(Source data)

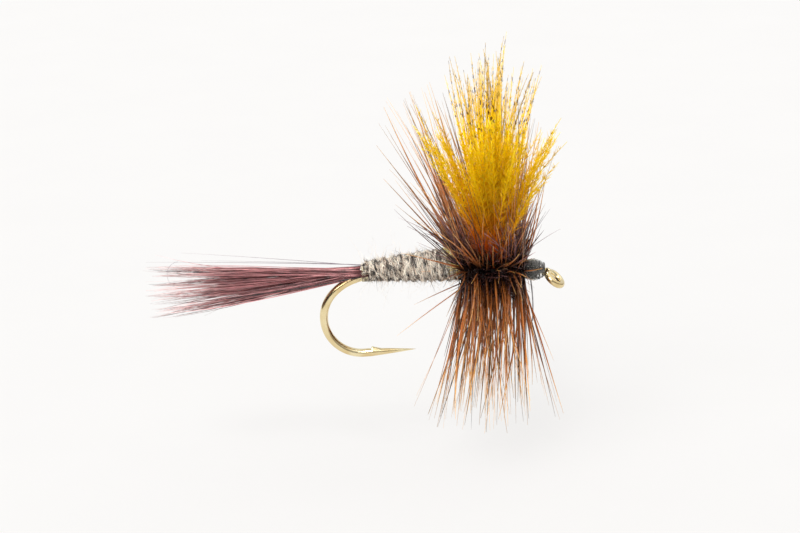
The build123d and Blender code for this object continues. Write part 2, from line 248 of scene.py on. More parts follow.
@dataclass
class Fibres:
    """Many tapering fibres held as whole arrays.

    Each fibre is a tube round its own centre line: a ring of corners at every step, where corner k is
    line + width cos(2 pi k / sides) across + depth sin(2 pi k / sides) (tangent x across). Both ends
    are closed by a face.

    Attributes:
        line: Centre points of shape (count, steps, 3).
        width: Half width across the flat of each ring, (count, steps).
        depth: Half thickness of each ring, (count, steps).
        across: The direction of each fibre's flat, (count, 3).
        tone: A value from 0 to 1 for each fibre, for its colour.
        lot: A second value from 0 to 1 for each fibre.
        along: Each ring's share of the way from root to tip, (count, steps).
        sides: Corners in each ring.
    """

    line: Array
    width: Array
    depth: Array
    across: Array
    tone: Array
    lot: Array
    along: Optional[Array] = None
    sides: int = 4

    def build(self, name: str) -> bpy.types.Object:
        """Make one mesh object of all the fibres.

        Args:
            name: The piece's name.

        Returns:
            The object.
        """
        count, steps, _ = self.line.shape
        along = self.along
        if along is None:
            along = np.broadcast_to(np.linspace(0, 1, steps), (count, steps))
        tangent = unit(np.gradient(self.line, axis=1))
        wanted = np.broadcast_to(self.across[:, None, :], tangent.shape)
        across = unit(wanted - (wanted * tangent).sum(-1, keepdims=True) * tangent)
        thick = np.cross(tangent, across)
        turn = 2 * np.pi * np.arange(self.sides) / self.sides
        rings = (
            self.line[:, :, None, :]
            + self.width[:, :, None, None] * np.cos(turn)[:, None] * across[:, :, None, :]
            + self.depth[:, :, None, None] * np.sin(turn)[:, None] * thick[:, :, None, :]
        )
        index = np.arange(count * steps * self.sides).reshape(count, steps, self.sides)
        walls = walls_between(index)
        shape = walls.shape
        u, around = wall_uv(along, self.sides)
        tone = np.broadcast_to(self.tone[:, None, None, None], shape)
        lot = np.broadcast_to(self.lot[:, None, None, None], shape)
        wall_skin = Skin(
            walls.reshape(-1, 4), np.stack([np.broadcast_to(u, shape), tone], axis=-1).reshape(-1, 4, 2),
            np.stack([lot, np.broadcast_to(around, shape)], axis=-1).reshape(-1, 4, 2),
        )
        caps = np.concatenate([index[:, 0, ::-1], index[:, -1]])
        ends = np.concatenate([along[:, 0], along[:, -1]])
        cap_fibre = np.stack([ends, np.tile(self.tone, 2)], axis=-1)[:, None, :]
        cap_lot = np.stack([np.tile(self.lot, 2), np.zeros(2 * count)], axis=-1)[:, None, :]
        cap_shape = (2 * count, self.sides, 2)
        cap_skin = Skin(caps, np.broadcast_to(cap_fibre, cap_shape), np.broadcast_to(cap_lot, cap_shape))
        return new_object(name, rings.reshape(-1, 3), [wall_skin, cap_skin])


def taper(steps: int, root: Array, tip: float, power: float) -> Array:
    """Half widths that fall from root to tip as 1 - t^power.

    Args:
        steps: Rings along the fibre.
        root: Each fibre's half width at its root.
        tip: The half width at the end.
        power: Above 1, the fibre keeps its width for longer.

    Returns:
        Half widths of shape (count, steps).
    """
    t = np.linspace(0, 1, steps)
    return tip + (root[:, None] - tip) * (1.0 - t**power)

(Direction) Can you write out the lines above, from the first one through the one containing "are closed by a face.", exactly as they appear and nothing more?

(Task answer)
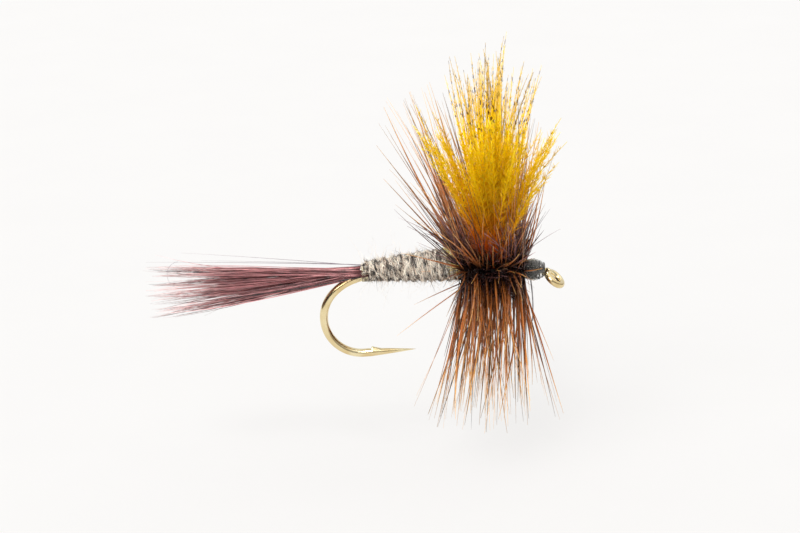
The build123d and Blender code for this object continues. Write part 2, from line 248 of scene.py on. More parts follow.
@dataclass
class Fibres:
    """Many tapering fibres held as whole arrays.

    Each fibre is a tube round its own centre line: a ring of corners at every step, where corner k is
    line + width cos(2 pi k / sides) across + depth sin(2 pi k / sides) (tangent x across). Both ends
    are closed by a face.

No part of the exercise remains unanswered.